6tunnel [-4|-6] [-l local-host] original-port destination-host destination-port
  • The [-4|-6] is optional and lets you specify whether you'll bind (listen) on IPv4 or IPv6 (respectively).
  • -l is also optional. It lets you choose on which address (IPv4 or IPv6) you want to bind.
  • The original port is the port on which you'll bind.
  • The destination host is where you'll forward the traffic to. It can be anywhere: localhost, or somewhere else on your network or on the Internet.
  • The destination port is the port on the destination host which will receive your forwarded traffic.

For example, if you want to allow an IPv4-only server, listening on port 1337, to be accessed over IPv6, use:

6tunnel -6 1337 localhost 1337

The above command will listen on port 1337 on IPv6, and forward the traffic to port 1337 on the same machine via IPv4. It will then run in the background, so you don't have to worry about it.

Actually, you should set up a cron job to make sure that it is still running. 6tunnel provides an example for your convenience! Running it on boot shouldn't be a bad idea either.

For more documentation, run 6tunnel -h or man 6tunnel.

  • 1
    Posting it as new answer because editing the current answer by puzzlement would change way too much, and could get rejected as a suggested edit!
    – Léo Lam
    Jul 12, 2014 at 15:02

Recent versions of xinetd can also listen on IPv6 and then forward the connection to an IPv4 address.

A sample configuration which listens for IPv6 connections on port 3389 and forwards them to port 3389 of an internal IPv4 address:

service rdp_port_forward
    flags           = IPv6
    disable         = no
    type            = UNLISTED
    socket_type     = stream
    protocol        = tcp
    user            = nobody
    wait            = no
    redirect        = 3389
    port            = 3389

This may be useful in more restricted environments since xinetd is likely to be installed with your base system or available in approved vendor repositories.


I wanted to comment on Leo Lams answer and upvote, but I do not have enough reputation. First of all: Thank you very much Leo Lam!
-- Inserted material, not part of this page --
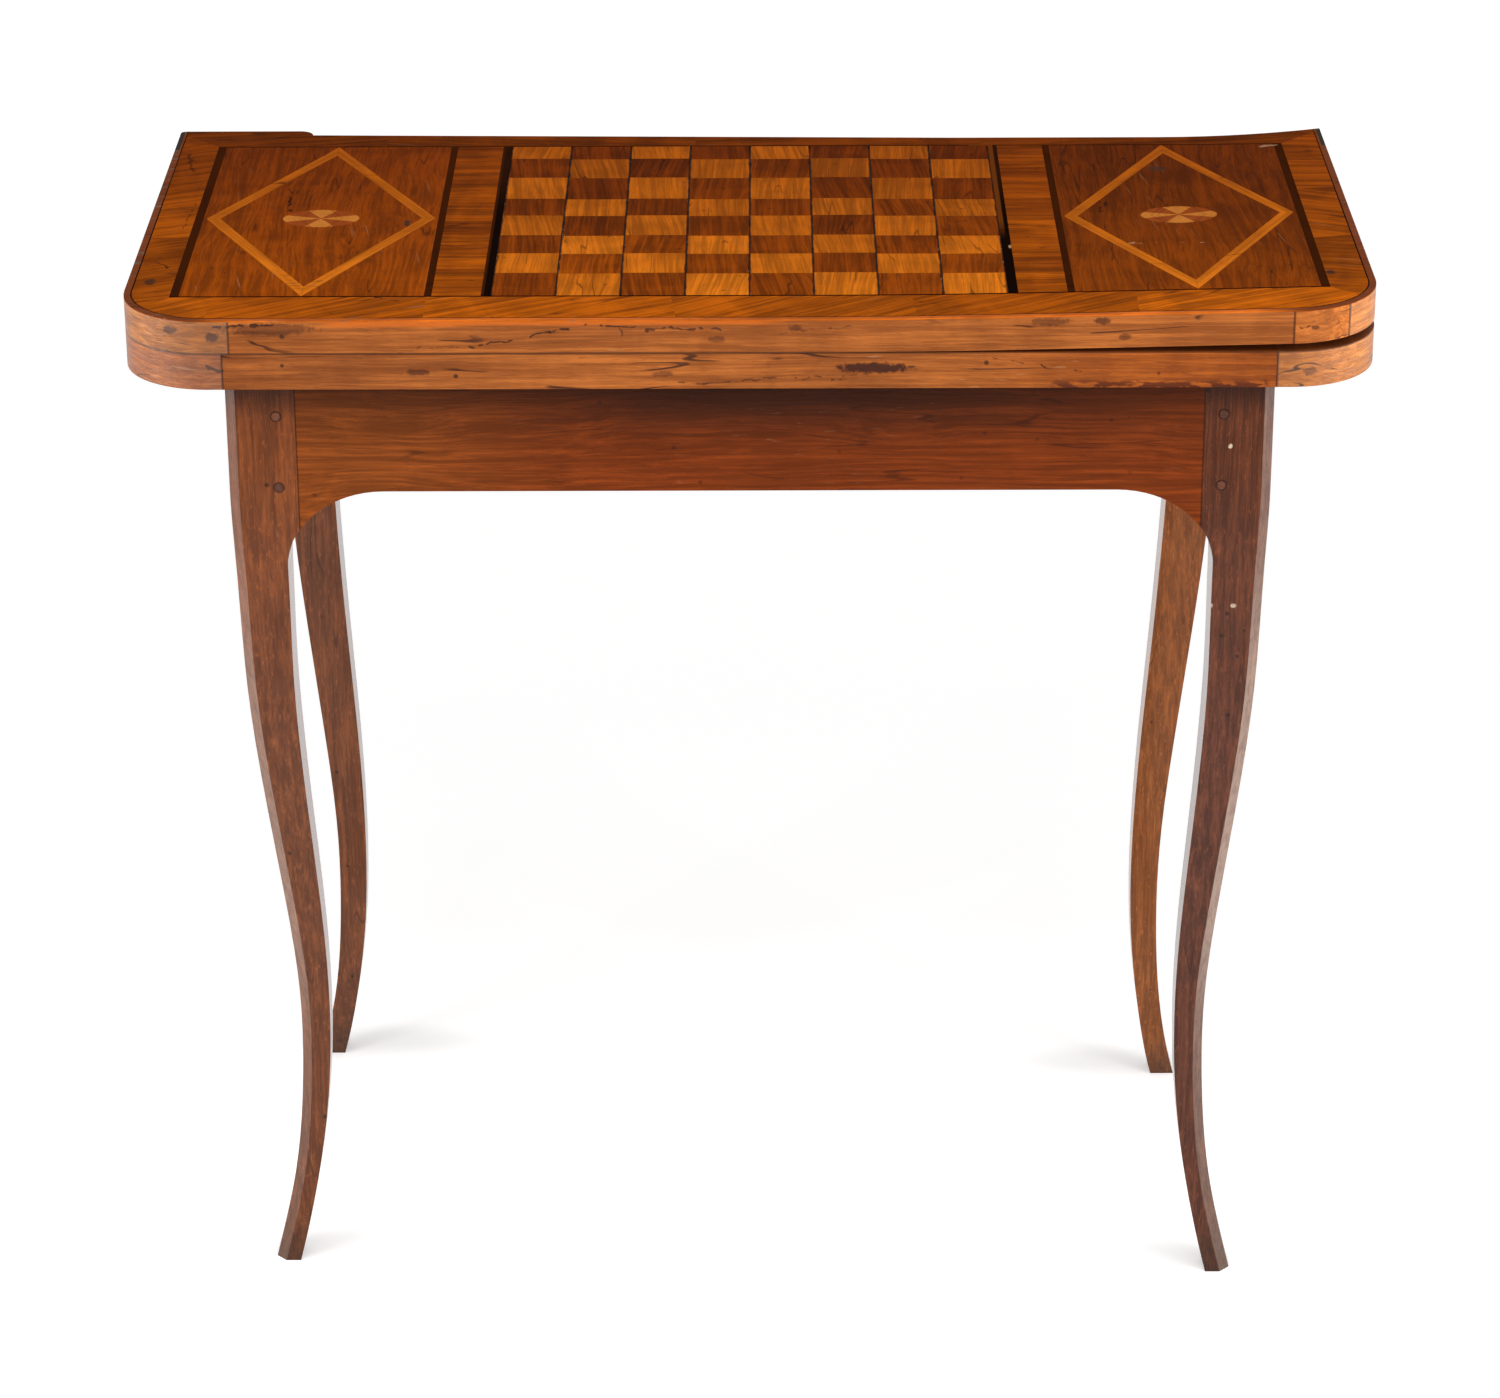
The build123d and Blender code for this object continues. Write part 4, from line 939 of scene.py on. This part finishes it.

For anyone coming along this thread: My ISP changed my connection from IPv4 to IPv6 with Dual Stack Lite, which means I do not have my own IPv4 address anymore. This was an issue as I want to access my IP Camera from anyhwere which does not support IPv6. To resolve this I tried the following:

  1. Enabling IPv6 Forward for port 99 in my Router to my Ubuntu machine.
  2. Ubuntu machine (home network): sudo 6tunnel -6 99 80
  3. vServer Debian with static IPv4 and IPv6 address: sudo 6tunnel -4 99 IPV6PREFIXROUTER:IPV6INTERFACEIDUUBUNTUMACHINE 99
  4. vServer Debian: Allow incoming tcp connections on port 99 in iptables

The ipv6 prefix was denoted in my router and the interface id was mapped in the IPv6 forwarding process.

Now I can access the camera from anywhere using the vServer domain example.com:99 .. Perfect! I plan on either getting an raspberry which will fulfill this job or a banana pi m3 for other tasks aswell.

  • 1
    Now you know what to do when you need another IP camera. It's 2015; buying one that doesn't support IPv6 is a complete waste of money. Dec 19, 2015 at 18:32
  • its not like the camera is a few years old :p
    – Crumar
    Dec 19, 2015 at 18:38

More for the benefit of people finding this page than the OP necessarily (I came here looking for a solution to IPv6 connectivity for an IPv4 (Twisted) application), one possibility is the application 6tunnel, listens on IPv6 and forwards requests to another interface and port.


you might want to consider Jool https://www.jool.mx/en/download.html

  • 1
    Nice, but a workable example for this question would make this an actual answer.
    – bonanza
    Dec 28, 2020 at 18:01
  • Hi, setting up Jool isn't too bad. You'll need to have installed the basic tools as well as the kernel headers and things. Then download and unpack Jool, run configure, run make, run install. jool.mx/en/install.html I was able to create an IPv6 only vlan and have Jool do the 6-to-4 mapping for me, it worked fine with android and a linux desktop (the latter needed the network configuring so that it didn't care if dhcp-v4 failed).